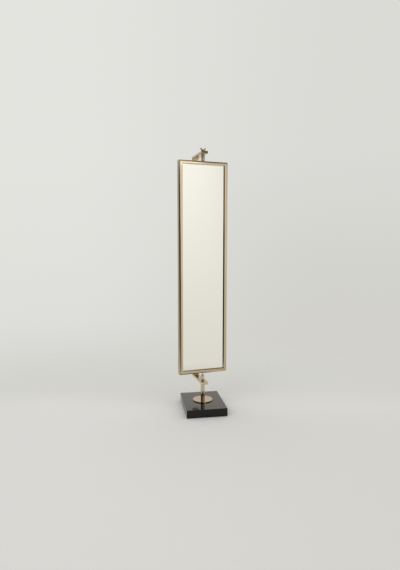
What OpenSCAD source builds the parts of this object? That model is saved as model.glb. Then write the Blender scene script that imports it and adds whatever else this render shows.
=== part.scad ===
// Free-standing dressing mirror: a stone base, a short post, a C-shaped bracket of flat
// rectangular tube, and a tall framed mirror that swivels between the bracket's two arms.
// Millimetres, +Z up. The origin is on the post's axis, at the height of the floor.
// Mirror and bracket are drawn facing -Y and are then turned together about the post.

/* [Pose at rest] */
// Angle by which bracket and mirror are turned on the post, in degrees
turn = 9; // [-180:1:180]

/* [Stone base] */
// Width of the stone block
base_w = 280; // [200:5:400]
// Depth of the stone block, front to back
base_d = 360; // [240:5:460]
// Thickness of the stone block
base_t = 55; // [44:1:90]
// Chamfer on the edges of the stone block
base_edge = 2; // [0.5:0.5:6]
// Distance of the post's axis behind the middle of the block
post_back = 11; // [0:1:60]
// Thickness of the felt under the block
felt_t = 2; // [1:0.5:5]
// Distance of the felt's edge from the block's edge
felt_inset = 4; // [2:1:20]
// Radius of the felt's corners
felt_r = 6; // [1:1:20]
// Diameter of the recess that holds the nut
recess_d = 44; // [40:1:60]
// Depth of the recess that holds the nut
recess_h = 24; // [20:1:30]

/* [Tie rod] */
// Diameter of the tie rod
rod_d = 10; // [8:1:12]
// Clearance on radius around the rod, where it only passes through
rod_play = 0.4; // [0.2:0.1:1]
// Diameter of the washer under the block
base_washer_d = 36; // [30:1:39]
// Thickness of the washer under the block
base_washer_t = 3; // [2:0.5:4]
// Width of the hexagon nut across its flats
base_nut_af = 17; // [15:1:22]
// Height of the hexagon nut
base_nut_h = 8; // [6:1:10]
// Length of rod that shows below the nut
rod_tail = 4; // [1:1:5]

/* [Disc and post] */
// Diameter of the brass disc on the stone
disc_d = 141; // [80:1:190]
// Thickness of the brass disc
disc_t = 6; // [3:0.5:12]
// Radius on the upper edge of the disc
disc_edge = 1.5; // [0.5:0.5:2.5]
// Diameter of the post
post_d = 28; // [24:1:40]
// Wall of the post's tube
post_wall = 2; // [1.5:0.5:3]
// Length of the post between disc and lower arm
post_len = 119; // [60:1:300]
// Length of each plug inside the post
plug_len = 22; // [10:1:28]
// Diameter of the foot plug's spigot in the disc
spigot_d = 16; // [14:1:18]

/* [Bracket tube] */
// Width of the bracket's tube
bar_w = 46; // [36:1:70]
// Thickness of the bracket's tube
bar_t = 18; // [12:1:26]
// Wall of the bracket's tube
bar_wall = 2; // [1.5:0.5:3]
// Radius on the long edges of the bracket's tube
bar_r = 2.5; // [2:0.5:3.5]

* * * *

■ TASK TO COMPLETE ■
Everything from the first line of the data through the line containing "rod_tail = 4; // [1:1:5]" should be echoed exactly. Add nothing.

■ SOLUTION TO THIS EXERCISE ■
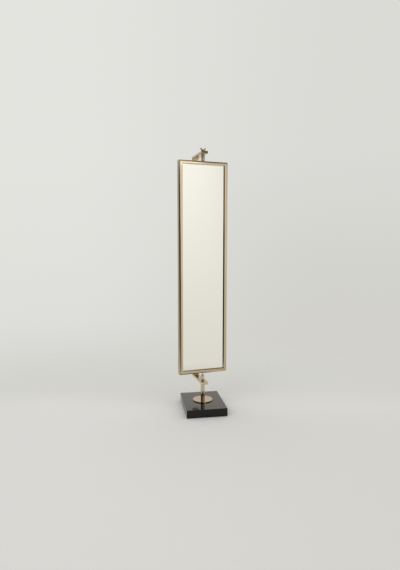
What OpenSCAD source builds the parts of this object? That model is saved as model.glb. Then write the Blender scene script that imports it and adds whatever else this render shows.
=== part.scad ===
// Free-standing dressing mirror: a stone base, a short post, a C-shaped bracket of flat
// rectangular tube, and a tall framed mirror that swivels between the bracket's two arms.
// Millimetres, +Z up. The origin is on the post's axis, at the height of the floor.
// Mirror and bracket are drawn facing -Y and are then turned together about the post.

/* [Pose at rest] */
// Angle by which bracket and mirror are turned on the post, in degrees
turn = 9; // [-180:1:180]

/* [Stone base] */
// Width of the stone block
base_w = 280; // [200:5:400]
// Depth of the stone block, front to back
base_d = 360; // [240:5:460]
// Thickness of the stone block
base_t = 55; // [44:1:90]
// Chamfer on the edges of the stone block
base_edge = 2; // [0.5:0.5:6]
// Distance of the post's axis behind the middle of the block
post_back = 11; // [0:1:60]
// Thickness of the felt under the block
felt_t = 2; // [1:0.5:5]
// Distance of the felt's edge from the block's edge
felt_inset = 4; // [2:1:20]
// Radius of the felt's corners
felt_r = 6; // [1:1:20]
// Diameter of the recess that holds the nut
recess_d = 44; // [40:1:60]
// Depth of the recess that holds the nut
recess_h = 24; // [20:1:30]

/* [Tie rod] */
// Diameter of the tie rod
rod_d = 10; // [8:1:12]
// Clearance on radius around the rod, where it only passes through
rod_play = 0.4; // [0.2:0.1:1]
// Diameter of the washer under the block
base_washer_d = 36; // [30:1:39]
// Thickness of the washer under the block
base_washer_t = 3; // [2:0.5:4]
// Width of the hexagon nut across its flats
base_nut_af = 17; // [15:1:22]
// Height of the hexagon nut
base_nut_h = 8; // [6:1:10]
// Length of rod that shows below the nut
rod_tail = 4; // [1:1:5]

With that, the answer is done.